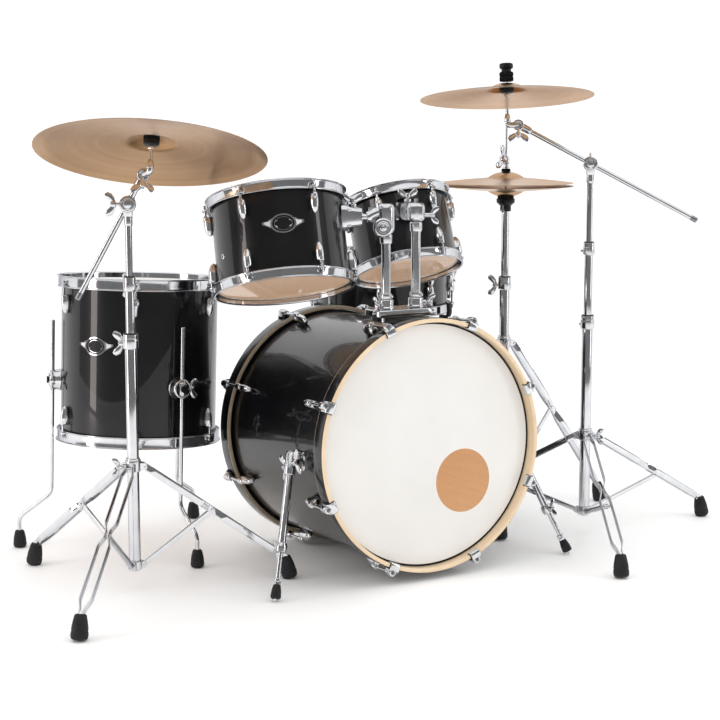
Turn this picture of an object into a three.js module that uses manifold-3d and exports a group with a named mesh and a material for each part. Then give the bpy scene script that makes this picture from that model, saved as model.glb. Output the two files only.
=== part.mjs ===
// Acoustic drum kit: 22 x 18 in bass drum, 10 and 12 in rack toms on one bracket, 15 in floor tom,
// 14 in snare drum, 20 in ride and 17 in crash on boom stands, and 14 in hi-hats.
// Millimetres, +Z up. The drummer sits on the +Y side and the audience on the -Y side.
import * as THREE from "three";
import { mergeVertices } from "three/addons/utils/BufferGeometryUtils.js";
import Module from "manifold-3d";

const wasm = await Module();
wasm.setup();

// ---------- driving dimensions ----------
const INCH = 25.4;
const DRUM_SIDES = 28;
const BASS_SIDES = 40;
const ROD_SIDES = 10;
const GAP = 0.4; // running gap between neighbouring pieces

const BASS = {
  radius: 11 * INCH,
  length: 18 * INCH,
  wall: 7.5,
  hoopRadius: 295,
  hoopWall: 10,
  hoopWidth: 40,
  hoopLip: 28, // how far a hoop stands in front of the shell's edge
  lift: 18, // how far the spurs raise the front hoop
  portRadius: 75,
  portOffset: [97, -94],
};
const BASS_DEPTH = BASS.length + 2 * BASS.hoopLip;
const BASS_TILT = Math.atan2(BASS.lift, BASS_DEPTH);

const TOM_12 = { radius: 6 * INCH, length: 8 * INCH, rim: 11, at: [-258, 270, 771], lean: [0.055, 0.299, 0.953] };
const TOM_10 = { radius: 5 * INCH, length: 7 * INCH, rim: 11, at: [178, 438, 765], lean: [0.03, 0.375, 0.926] };
const FLOOR_TOM = { radius: 7.5 * INCH, length: 374, rim: 15, at: [-449, 658, 472], lean: [0.047, 0.03, 0.998] };
const SNARE = { radius: 7 * INCH, length: 5.5 * INCH, rim: 12, at: [300, 735, 618] };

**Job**
Count the lines that include the word "three" and state the result as a bare number.

**Task answer**
3